━━━ SOURCE MATERIAL

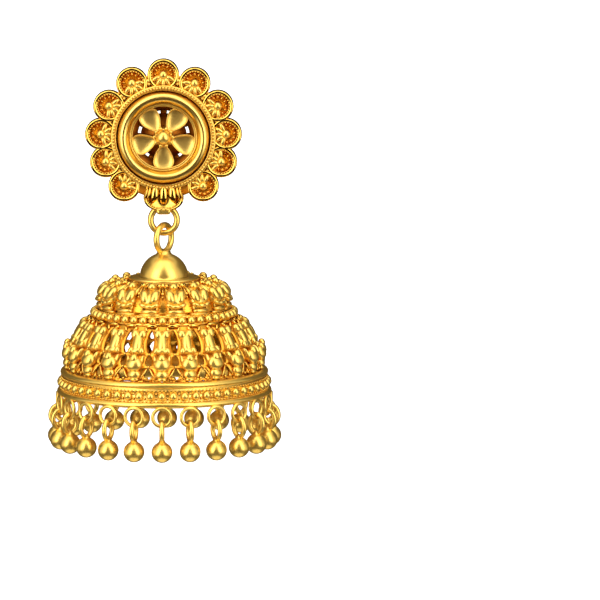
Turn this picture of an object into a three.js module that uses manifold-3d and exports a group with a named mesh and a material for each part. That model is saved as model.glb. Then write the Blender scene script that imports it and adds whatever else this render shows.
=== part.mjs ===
// A gold jhumka earring, hung as it is worn: a round flower rosette on an ear post, a jump ring
// under it, and a domed bell of two pierced tiers with a beaded rim and a fringe of ball drops.
// Millimetres, +Z up, the front faces -Y. The origin is where the post leaves the rosette's back.

import * as THREE from "three";
import { mergeVertices } from "three/addons/utils/BufferGeometryUtils.js";
import Module from "manifold-3d";

const wasm = await Module();
wasm.setup();

const TAU = 2 * Math.PI;
const GAP = 0.05; // between separate pieces that sit against each other

// Rosette: a plate with a ring of round petal cups and one wide fan at the bottom
const PLATE_DEPTH = 2.0; // back face at y = 0
const PLATE_OUTER = 9.1;
const PLATE_INNER = 6.9;
const MILGRAIN_RING = { radius: 7.22, wire: 0.34 };
const PETAL_CUP = { radius: 2.32, ring: 9.05, bowl: 1.72, bowlDepth: 1.25, depth: 2.3 };
const PETAL_ANGLES = [0, 30, 60, 87, 113, 141]; // degrees each way from the top
const FAN = { halfWidth: 2.95, top: -6.6, shoulder: -8.4, bottom: -10.75, depth: 2.75 };
const FAN_RELIEF = { halfWidth: 3.2, top: -9.5, front: -2.2 }; // room for the jump ring behind the fan
const EYELET = { bore: 0.68, wall: 0.26, length: 1.4 };

// Inside the rosette: a domed ring, then a pierced flower in a fine wire ring
const DOMED_RING = { outer: 6.8, inner: 5.02, back: -0.4, edge: -1.9, crown: -3.3 };
const FLOWER_RING = { radius: 4.76, wire: 0.2, y: -1.5 };
const FLOWER_PETAL = { count: 5, length: 4.0, width: 3.1, thickness: 0.7, middle: 2.72, y: -1.45 };
const FLOWER_HUB = { radius: 1.35, back: -0.75, front: -2.0 };
const CENTRE_BEAD = { radius: 1.1, y: -2.35 };
const POST = { radius: 0.45, length: 11, padRadius: 1.45, padFront: -0.7, tip: 0.25 };

// Links: the jump ring hangs face on in the eyelet, and the bell's loop hangs in the jump ring
const BELL_Y = -1.2; // the hanging line, in the middle of the rosette's depth
const EYELET_Z = -10.25;
const JUMP_RING = { radius: 1.905, wire: 0.45, z: -12.08 };
const BELL_LOOP = { radius: 1.95, wire: 0.45, z: -14.78, turn: 58 };

// Bell
const NECK = { radius: 1.0, top: -16.7, bottom: -17.4 };
const CAP = { radius: 3.55, wall: 0.6, z: -20.4 };
const FLANGE = { radius: 5.1, bore: 2.6, thickness: 0.42 };
const UPPER_TIER = { top: -20.87, bottom: -24.8, wall: 0.6, motifs: 15 };
const UPPER_OUTLINE = [
  { r: 5.4, z: UPPER_TIER.top },
  { r: 8.1, z: -22.2 },
  { r: 9.1, z: UPPER_TIER.bottom },
];
const UPPER_MOTIF = { r: 7.75, z: -22.55, width: 2.5, height: 3.2, depth: 1.7, lean: 42 };
const UPPER_WINDOW = { width: 0.75, low: -24.2, high: -22.7 };

const BEAD_RING = { radius: 10.15, bead: 0.62, inner: 9.2, sides: 36 };
const LOWER_TIER = { bottom: -33.6, wall: 0.6, motifs: 22 };
const LOWER_TIER_TOP = UPPER_TIER.bottom - 2 * BEAD_RING.bead - 3 * GAP;
const LOWER_OUTLINE = [
  { r: 10.5, z: LOWER_TIER_TOP },
  { r: 13.1, z: -30.2 },
  { r: 14.2, z: LOWER_TIER.bottom },
];
const LOWER_MOTIF = { r: 12.5, z: -29.9, width: 2.7, height: 6.2, depth: 1.9, lean: 29 };
const LOWER_WINDOW = { width: 1.15, low: -32.6, high: -27.6 };

const RIM = { top: LOWER_TIER.bottom - GAP, bottom: -37.4, inner: 14.1, outer: 15.62, sides: 36 };
const RIM_WIRE = 0.36; // how far each polished edge ring stands proud
const RIM_BEAD_Z = -35.5;

// Fringe: small rings soldered face on under the rim, each with a loop and ball hanging in it
const FRINGE = { count: 24, ring: 15.5 };
const FRINGE_RING = { radius: 1.305, wire: 0.26, z: -38.585 };
const DROP_LOOP = { halfWidth: 1.06, halfHeight: 1.4, wire: 0.32, z: -40.65 };
const DROP_BALL = { radius: 1.5, z: -43.6 };

const gold = (roughness) =>
  new THREE.MeshStandardMaterial({ color: 0xe8a520, metalness: 1, roughness });
const POLISHED = 0.12;
const SATIN = 0.35;

/** A closed solid from a closed three.js geometry. */
function solid(geometry) {
  const bare = geometry.clone();
  bare.deleteAttribute("normal");
  bare.deleteAttribute("uv");
  const merged = mergeVertices(bare);
  const mesh = new wasm.Mesh({
    numProp: 3,
    vertProperties: merged.attributes.position.array,
    triVerts: new Uint32Array(merged.index.array),
  });
  return new wasm.Manifold(mesh);
}

/** Geometries joined into one solid. */
function joined(geometries) {
  return geometries.map(solid).reduce((sum, piece) => sum.add(piece));
}

/** A solid with each of the geometries cut out of it. */
function without(whole, geometries) {
  return geometries.map(solid).reduce((rest, piece) => rest.subtract(piece), whole);
}

/** A named mesh from a solid. */
function meshOf(name, shape, roughness) {
  const { vertProperties, triVerts, numProp } = shape.getMesh();
  const geometry = new THREE.BufferGeometry();
  const flat = new Float32Array((vertProperties.length / numProp) * 3).map(
    (_, i) => vertProperties[Math.floor(i / 3) * numProp + (i % 3)],
  );
  geometry.setAttribute("position", new THREE.BufferAttribute(flat, 3));
  geometry.setIndex([...triVerts]);
  geometry.computeVertexNormals();
  const mesh = new THREE.Mesh(geometry, gold(roughness));
  mesh.name = name;
  return mesh;
}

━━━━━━

#### [EXERCISE PROMPT]
Repeat the preceding lines exactly, please, every one of them.

#### [ANSWER]
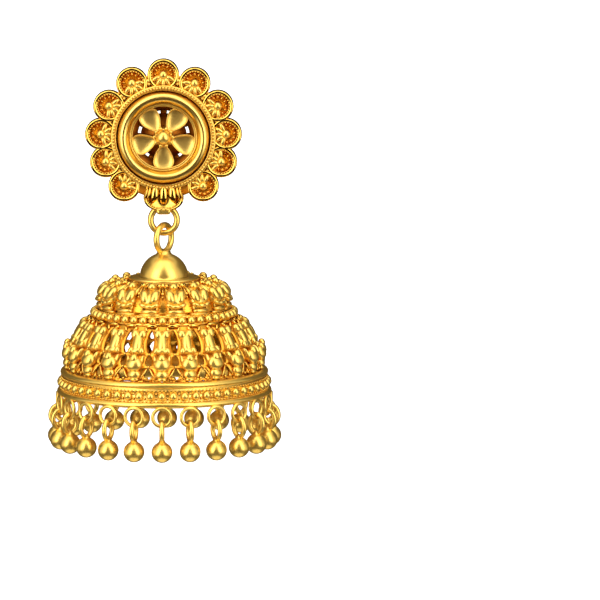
Turn this picture of an object into a three.js module that uses manifold-3d and exports a group with a named mesh and a material for each part. That model is saved as model.glb. Then write the Blender scene script that imports it and adds whatever else this render shows.
=== part.mjs ===
// A gold jhumka earring, hung as it is worn: a round flower rosette on an ear post, a jump ring
// under it, and a domed bell of two pierced tiers with a beaded rim and a fringe of ball drops.
// Millimetres, +Z up, the front faces -Y. The origin is where the post leaves the rosette's back.

import * as THREE from "three";
import { mergeVertices } from "three/addons/utils/BufferGeometryUtils.js";
import Module from "manifold-3d";

const wasm = await Module();
wasm.setup();

const TAU = 2 * Math.PI;
const GAP = 0.05; // between separate pieces that sit against each other

// Rosette: a plate with a ring of round petal cups and one wide fan at the bottom
const PLATE_DEPTH = 2.0; // back face at y = 0
const PLATE_OUTER = 9.1;
const PLATE_INNER = 6.9;
const MILGRAIN_RING = { radius: 7.22, wire: 0.34 };
const PETAL_CUP = { radius: 2.32, ring: 9.05, bowl: 1.72, bowlDepth: 1.25, depth: 2.3 };
const PETAL_ANGLES = [0, 30, 60, 87, 113, 141]; // degrees each way from the top
const FAN = { halfWidth: 2.95, top: -6.6, shoulder: -8.4, bottom: -10.75, depth: 2.75 };
const FAN_RELIEF = { halfWidth: 3.2, top: -9.5, front: -2.2 }; // room for the jump ring behind the fan
const EYELET = { bore: 0.68, wall: 0.26, length: 1.4 };

// Inside the rosette: a domed ring, then a pierced flower in a fine wire ring
const DOMED_RING = { outer: 6.8, inner: 5.02, back: -0.4, edge: -1.9, crown: -3.3 };
const FLOWER_RING = { radius: 4.76, wire: 0.2, y: -1.5 };
const FLOWER_PETAL = { count: 5, length: 4.0, width: 3.1, thickness: 0.7, middle: 2.72, y: -1.45 };
const FLOWER_HUB = { radius: 1.35, back: -0.75, front: -2.0 };
const CENTRE_BEAD = { radius: 1.1, y: -2.35 };
const POST = { radius: 0.45, length: 11, padRadius: 1.45, padFront: -0.7, tip: 0.25 };

// Links: the jump ring hangs face on in the eyelet, and the bell's loop hangs in the jump ring
const BELL_Y = -1.2; // the hanging line, in the middle of the rosette's depth
const EYELET_Z = -10.25;
const JUMP_RING = { radius: 1.905, wire: 0.45, z: -12.08 };
const BELL_LOOP = { radius: 1.95, wire: 0.45, z: -14.78, turn: 58 };

// Bell
const NECK = { radius: 1.0, top: -16.7, bottom: -17.4 };
const CAP = { radius: 3.55, wall: 0.6, z: -20.4 };
const FLANGE = { radius: 5.1, bore: 2.6, thickness: 0.42 };
const UPPER_TIER = { top: -20.87, bottom: -24.8, wall: 0.6, motifs: 15 };
const UPPER_OUTLINE = [
  { r: 5.4, z: UPPER_TIER.top },
  { r: 8.1, z: -22.2 },
  { r: 9.1, z: UPPER_TIER.bottom },
];
const UPPER_MOTIF = { r: 7.75, z: -22.55, width: 2.5, height: 3.2, depth: 1.7, lean: 42 };
const UPPER_WINDOW = { width: 0.75, low: -24.2, high: -22.7 };

const BEAD_RING = { radius: 10.15, bead: 0.62, inner: 9.2, sides: 36 };
const LOWER_TIER = { bottom: -33.6, wall: 0.6, motifs: 22 };
const LOWER_TIER_TOP = UPPER_TIER.bottom - 2 * BEAD_RING.bead - 3 * GAP;
const LOWER_OUTLINE = [
  { r: 10.5, z: LOWER_TIER_TOP },
  { r: 13.1, z: -30.2 },
  { r: 14.2, z: LOWER_TIER.bottom },
];
const LOWER_MOTIF = { r: 12.5, z: -29.9, width: 2.7, height: 6.2, depth: 1.9, lean: 29 };
const LOWER_WINDOW = { width: 1.15, low: -32.6, high: -27.6 };

const RIM = { top: LOWER_TIER.bottom - GAP, bottom: -37.4, inner: 14.1, outer: 15.62, sides: 36 };
const RIM_WIRE = 0.36; // how far each polished edge ring stands proud
const RIM_BEAD_Z = -35.5;

// Fringe: small rings soldered face on under the rim, each with a loop and ball hanging in it
const FRINGE = { count: 24, ring: 15.5 };
const FRINGE_RING = { radius: 1.305, wire: 0.26, z: -38.585 };
const DROP_LOOP = { halfWidth: 1.06, halfHeight: 1.4, wire: 0.32, z: -40.65 };
const DROP_BALL = { radius: 1.5, z: -43.6 };

const gold = (roughness) =>
  new THREE.MeshStandardMaterial({ color: 0xe8a520, metalness: 1, roughness });
const POLISHED = 0.12;
const SATIN = 0.35;

/** A closed solid from a closed three.js geometry. */
function solid(geometry) {
  const bare = geometry.clone();
  bare.deleteAttribute("normal");
  bare.deleteAttribute("uv");
  const merged = mergeVertices(bare);
  const mesh = new wasm.Mesh({
    numProp: 3,
    vertProperties: merged.attributes.position.array,
    triVerts: new Uint32Array(merged.index.array),
  });
  return new wasm.Manifold(mesh);
}

/** Geometries joined into one solid. */
function joined(geometries) {
  return geometries.map(solid).reduce((sum, piece) => sum.add(piece));
}

/** A solid with each of the geometries cut out of it. */
function without(whole, geometries) {
  return geometries.map(solid).reduce((rest, piece) => rest.subtract(piece), whole);
}

/** A named mesh from a solid. */
function meshOf(name, shape, roughness) {
  const { vertProperties, triVerts, numProp } = shape.getMesh();
  const geometry = new THREE.BufferGeometry();
  const flat = new Float32Array((vertProperties.length / numProp) * 3).map(
    (_, i) => vertProperties[Math.floor(i / 3) * numProp + (i % 3)],
  );
  geometry.setAttribute("position", new THREE.BufferAttribute(flat, 3));
  geometry.setIndex([...triVerts]);
  geometry.computeVertexNormals();
  const mesh = new THREE.Mesh(geometry, gold(roughness));
  mesh.name = name;
  return mesh;
}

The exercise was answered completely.